### THE TASK
Output every entry exactly as given.

(A block of data)

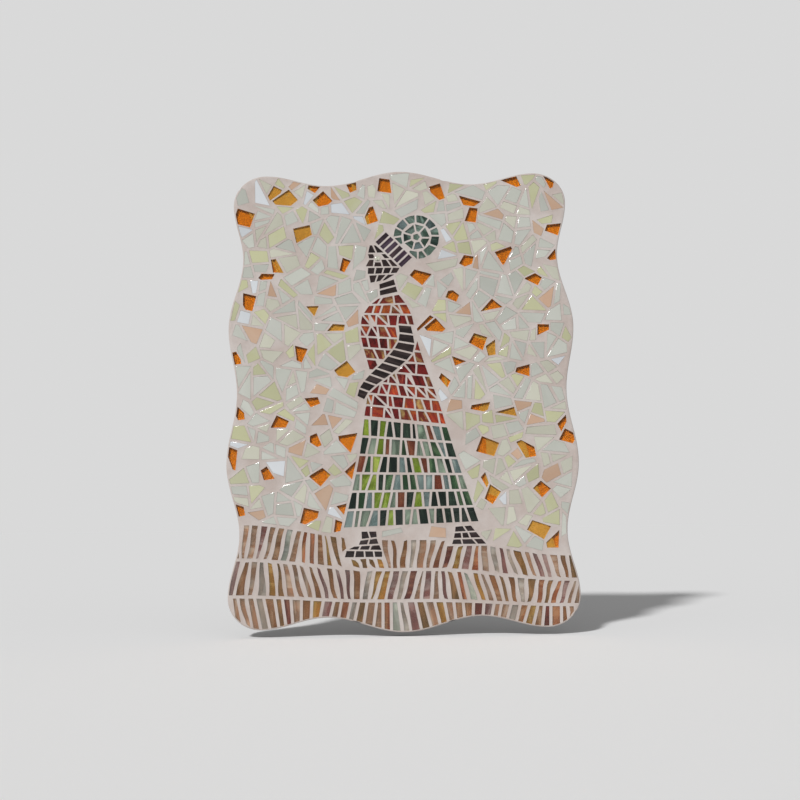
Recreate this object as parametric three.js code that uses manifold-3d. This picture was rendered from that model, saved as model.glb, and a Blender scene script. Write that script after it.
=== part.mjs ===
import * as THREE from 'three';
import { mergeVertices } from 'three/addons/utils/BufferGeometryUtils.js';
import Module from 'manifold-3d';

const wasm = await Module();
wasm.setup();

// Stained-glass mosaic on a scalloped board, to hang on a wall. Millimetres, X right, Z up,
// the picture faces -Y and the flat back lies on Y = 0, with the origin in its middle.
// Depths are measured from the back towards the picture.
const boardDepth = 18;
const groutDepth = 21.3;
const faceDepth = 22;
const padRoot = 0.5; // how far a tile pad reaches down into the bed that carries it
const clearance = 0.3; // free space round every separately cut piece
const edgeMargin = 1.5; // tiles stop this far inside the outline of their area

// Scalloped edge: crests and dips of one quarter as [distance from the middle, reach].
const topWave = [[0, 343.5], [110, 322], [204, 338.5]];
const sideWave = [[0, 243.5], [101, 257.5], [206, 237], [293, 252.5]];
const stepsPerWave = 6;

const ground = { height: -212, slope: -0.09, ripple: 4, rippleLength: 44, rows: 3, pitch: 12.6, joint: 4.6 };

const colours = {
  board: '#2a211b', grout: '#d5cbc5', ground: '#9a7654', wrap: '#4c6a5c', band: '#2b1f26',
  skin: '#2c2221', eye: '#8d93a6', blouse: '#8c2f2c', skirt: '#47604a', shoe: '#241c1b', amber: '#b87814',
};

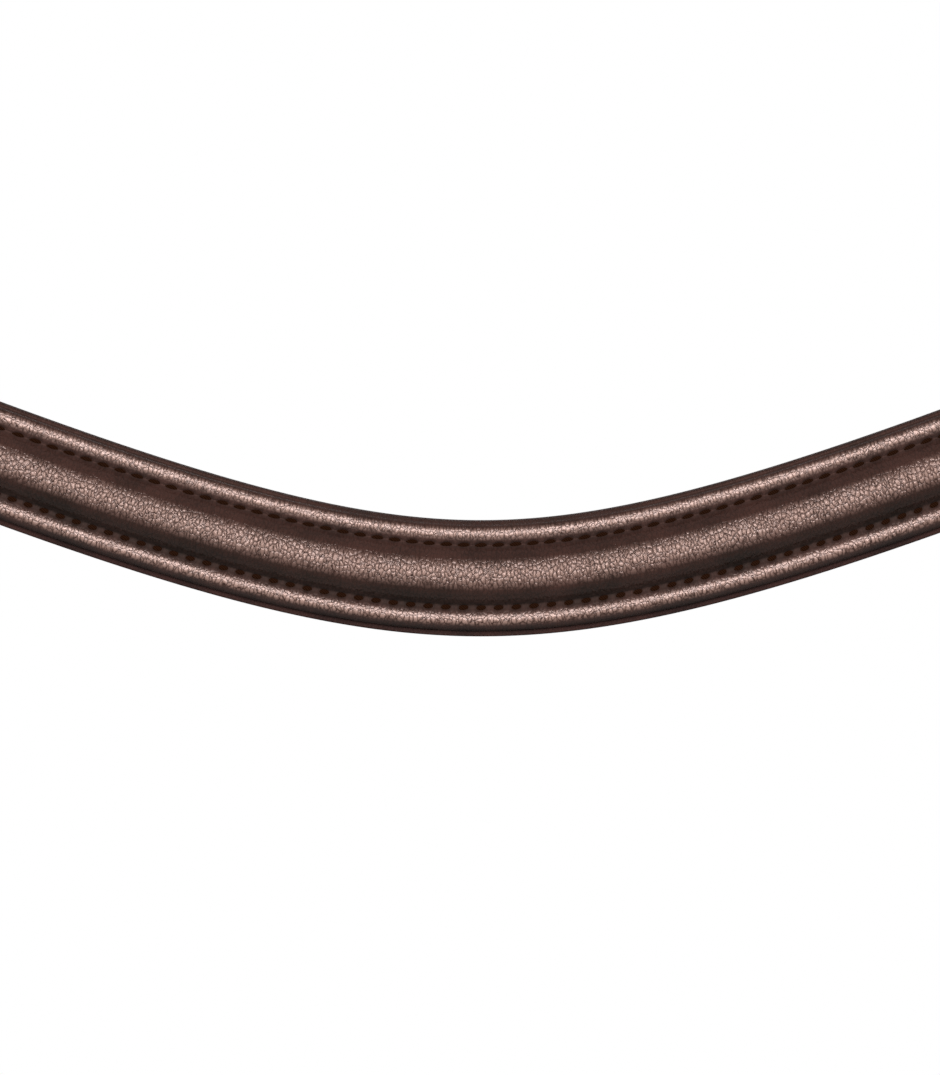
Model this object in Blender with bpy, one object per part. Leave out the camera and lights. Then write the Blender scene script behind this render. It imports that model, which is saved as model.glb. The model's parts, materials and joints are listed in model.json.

### FINISHED ANSWER
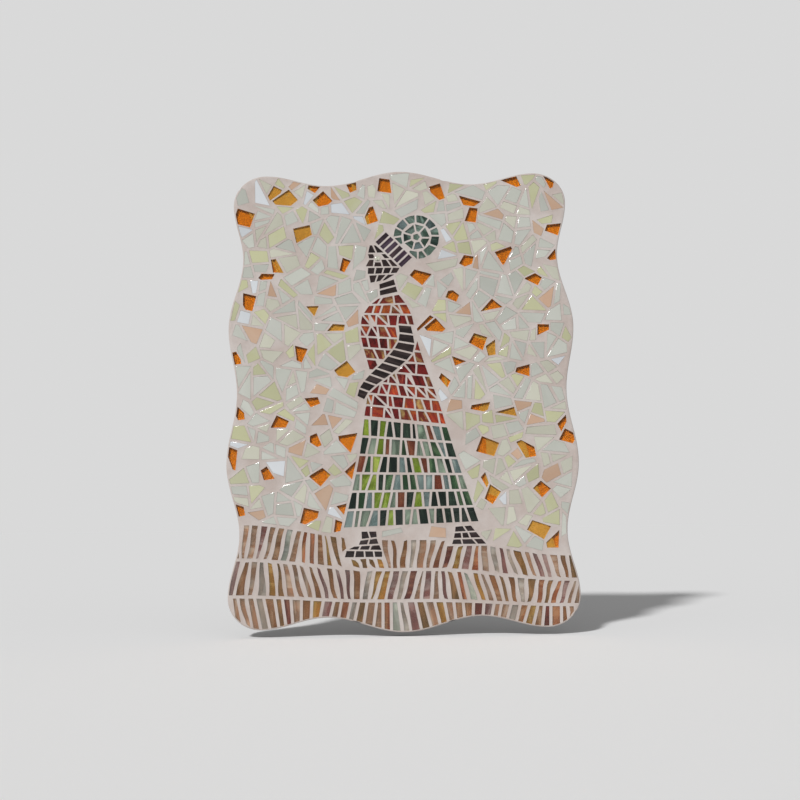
Recreate this object as parametric three.js code that uses manifold-3d. This picture was rendered from that model, saved as model.glb, and a Blender scene script. Write that script after it.
=== part.mjs ===
import * as THREE from 'three';
import { mergeVertices } from 'three/addons/utils/BufferGeometryUtils.js';
import Module from 'manifold-3d';

const wasm = await Module();
wasm.setup();

// Stained-glass mosaic on a scalloped board, to hang on a wall. Millimetres, X right, Z up,
// the picture faces -Y and the flat back lies on Y = 0, with the origin in its middle.
// Depths are measured from the back towards the picture.
const boardDepth = 18;
const groutDepth = 21.3;
const faceDepth = 22;
const padRoot = 0.5; // how far a tile pad reaches down into the bed that carries it
const clearance = 0.3; // free space round every separately cut piece
const edgeMargin = 1.5; // tiles stop this far inside the outline of their area

// Scalloped edge: crests and dips of one quarter as [distance from the middle, reach].
const topWave = [[0, 343.5], [110, 322], [204, 338.5]];
const sideWave = [[0, 243.5], [101, 257.5], [206, 237], [293, 252.5]];
const stepsPerWave = 6;

const ground = { height: -212, slope: -0.09, ripple: 4, rippleLength: 44, rows: 3, pitch: 12.6, joint: 4.6 };

const colours = {
  board: '#2a211b', grout: '#d5cbc5', ground: '#9a7654', wrap: '#4c6a5c', band: '#2b1f26',
  skin: '#2c2221', eye: '#8d93a6', blouse: '#8c2f2c', skirt: '#47604a', shoe: '#241c1b', amber: '#b87814',
};

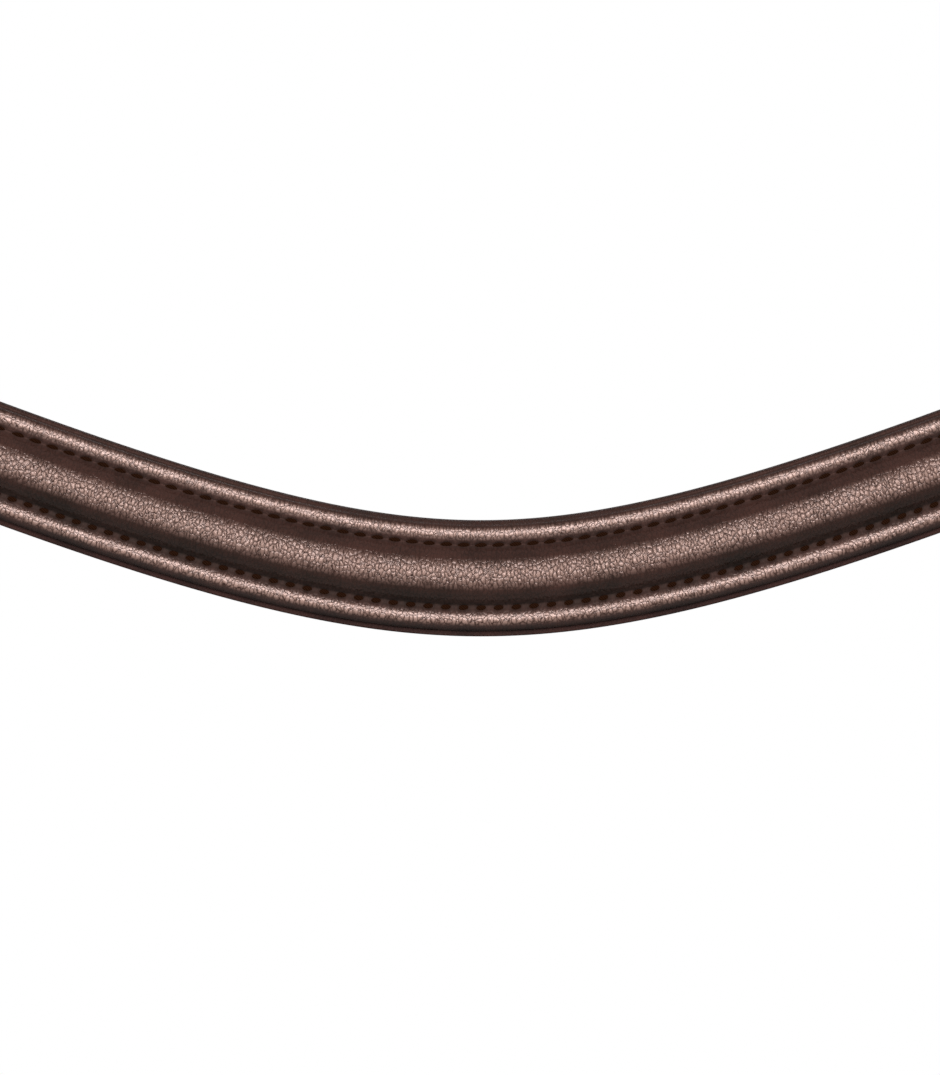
Model this object in Blender with bpy, one object per part. Leave out the camera and lights. Then write the Blender scene script behind this render. It imports that model, which is saved as model.glb. The model's parts, materials and joints are listed in model.json.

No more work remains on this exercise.